L’ardore, la grinta e le gesta di questo artista non verranno meno negli anni futuri. Nel nuovo secolo, in effetti, per la prima volta nella storia dello spettacolo circense, un artista del circo è stato onorato ufficialmente in Italia più volte e in vari modi.

Nel 1942 Giovanna Biasotti, originaria di Reggio Emilia, scrittrice e insegnante di lettere a Milano scrisse il libro Opilio il grande (Biblioteca dei Miei Ragazzi, 1942), un fedele resoconto, appena romanzato, della vita di Opilio Faimali di Pontenure, vissuto nell’Ottocento e divenuto un famosissimo domatore. Il romanzo uscì in anteprima sul «Corriere dei Piccoli» (Anno 34, numeri 2-15, 1942), con illustrazioni di Dell’Acqua. Per l’edizione Salani il libro fu revisionato dal Ministero della Cultura Popolare (Minculpop) che in una lettera del 13 ottobre 1942 richiese all’Autrice modifiche di contenuto in linea con l’ideologia politica di Stato.

Il 23 ottobre 1960, il comune di Pontenure ha voluto traslare le spoglie di Opilio in un’altra tomba e dedicare una lapide a ricordo di Opilio Faimali in cui conclamava i suoi meriti, lapide situata sulla facciata d’ingresso del palazzo comunale, tutt’ora visibile. Fu un gesto di riconoscimento dovuto a un concittadino di adozione, quale esso era. Erano presenti alla cerimonia le autorità locali e una rappresentanza dei domatori francesi, come il celebre Jim Frey e René Frense, Alessandro Cervellati per l’U.H.C. (Union Historiens du Cirque); i nostri domatori Orlando e Nando Orfei con il loro pubblicitario Luciano Frassinelli e con il Circo Orfei vollero poi offrire uno spettacolo di gala al quale accorse tutta la popolazione di Pontenure e il pubblico venuto da Piacenza e da Parma. Unico neo, non vennero svolti tutti i festeggiamenti in programma a causa di una giornata piovosa.

Inoltre sempre nelle celebrazioni del 1960, era stato proposto di erigergli un monumento sulla piazza principale del paese ed era stata auspicata la costituzione a Pontenure di un Centro di Studi Circensi. Ma poi, purtroppo, non se ne fece più nulla e i promotori di quella iniziativa sono ormai scomparsi; nessuno finora ha raccolto la loro eredità.
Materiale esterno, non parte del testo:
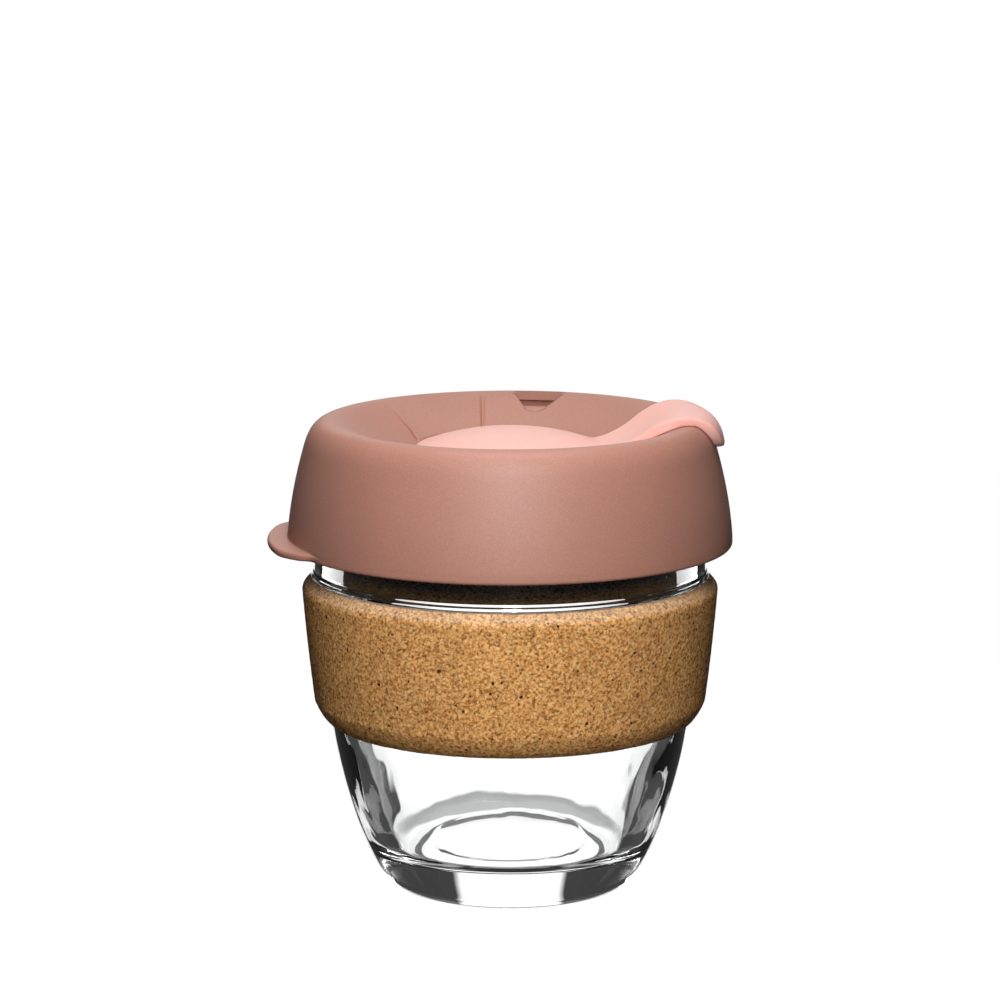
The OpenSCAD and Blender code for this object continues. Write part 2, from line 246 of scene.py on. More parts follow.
def cork_material():
    """Pressed cork: fine granules of several browns and scattered dark specks; faces that point upwards get a painted
    highlight, so the top edge shows paler.
    """
    material, tree, out = new_material("cork")
    links = tree.links
    place = tree.nodes.new("ShaderNodeTexCoord")
    shader = node(tree, "ShaderNodeBsdfPrincipled", Specular_IOR_Level=0.12, Roughness=0.8)

    def textured(kind, vector=None, **inputs):
        made = node(tree, kind, **inputs)
        links.new(vector or place.outputs["Object"], made.inputs["Vector"])
        return made

    # uneven stretching of the space, so that granules and specks are never round
    warp = textured("ShaderNodeTexNoise", Scale=900.0, Detail=2.0)
    shifted = tree.nodes.new("ShaderNodeVectorMath")
    shifted.operation = "MULTIPLY_ADD"
    links.new(warp.outputs["Color"], shifted.inputs[0])
    shifted.inputs[1].default_value = (0.9 * MM, 0.9 * MM, 0.5 * MM)
    links.new(place.outputs["Object"], shifted.inputs[2])
    bent = shifted.outputs["Vector"]

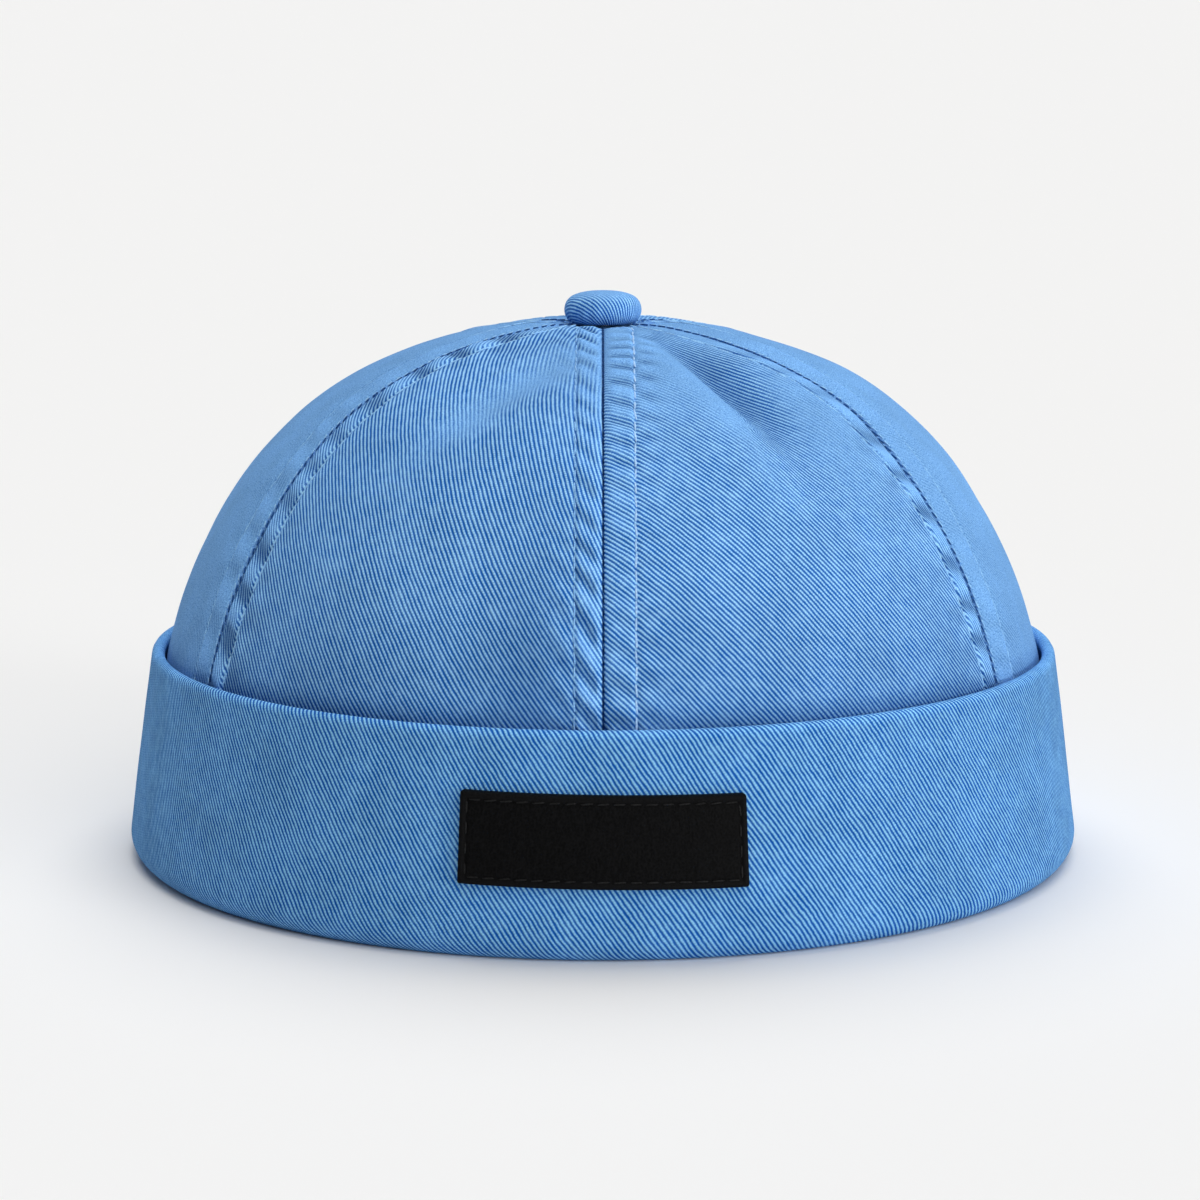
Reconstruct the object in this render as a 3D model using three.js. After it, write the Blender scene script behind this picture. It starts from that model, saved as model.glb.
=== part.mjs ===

Nelle città in cui visse, per esempio, a Gropparello, il paese natale di Opilio, la cittadinanza gli ha dedicato un vicolo, invece a Pontenure portano il suo nome la via che va dal Consorzio Agrario alla stazione ferroviaria e un giardino pubblico dedicatogli nel corso delle celebrazioni tenutesi l’11 settembre 1994, in occasione del centenario della sua scomparsa, da parte di un comitato comunale di cui era Presidente onorario il noto giornalista Massimo Alberini, ambasciatore unico a vita in Italia della «Academie du Cirque» di Parigi. Sempre in quella data, il Comune di Pontenure volle la riedizione del libro di Paolo Mantegazza dedicato a Opilio Faimali.

Il 31 gennaio 2019, nell’atrio del comune di Pontenure, alla presenza di un caloroso pubblico, gli alunni della classe 4a C della scuola primaria «Giana Anguissola» hanno presentato la targa da loro progettata e dedicata a Opilio Faimali.

Tutti questi gesti spero possano far capire come una persona morta più di 100 anni fa ancora viene ricordata come se fosse uno di casa dei tempi d’oggi, forse perché di sicuro ha lasciato un segno particolare nella storia del nostro Paese e non credo che sia poco.


Note

1 Il serraglio è un’esposizione di animali.

2 Il giaguaro è un animale sudamericano. Probabilmente in quel tempo il termine serviva a designare tutti gli animali maculati, come ad esempio i leopardi, che forse furono i felini effettivamente catturati da Opilio.

3 Villa del Colombarese Canevaro: è una villa (il nome corretto è Villa Colombare Banchero) che si trova nelle immediate vicinanze del torrente Nure. Nei secoli i passaggi di proprietà degli edifici furono molteplici, ma è accertato che all’inizio del XIX secolo era proprietario il Francese De Guillot a cui rimase fino agli anni ’70 dell’Ottocento. Nel 1874 la acquistò Opilio e alla sua morte la famiglia Parenti, erede dei Faimali, vendette la proprietà a Giuseppe Banchero nel 1894. Egli, appartenente alla vecchia borghesia genovese, sposò la Piacentina Brigida Savini che ricoprì per diversi anni la carica di sindaco di Pontenure; la figlia Maria Teresa sposò Attilio Canevaro e attualmente la proprietaria è la signora Maria Vittoria Banchero in Canevaro. La villa da anni fa parte del FAI (Fondo per l’Ambiente Italiano) della delegazione di Piacenza Gruppo Fai Giovani.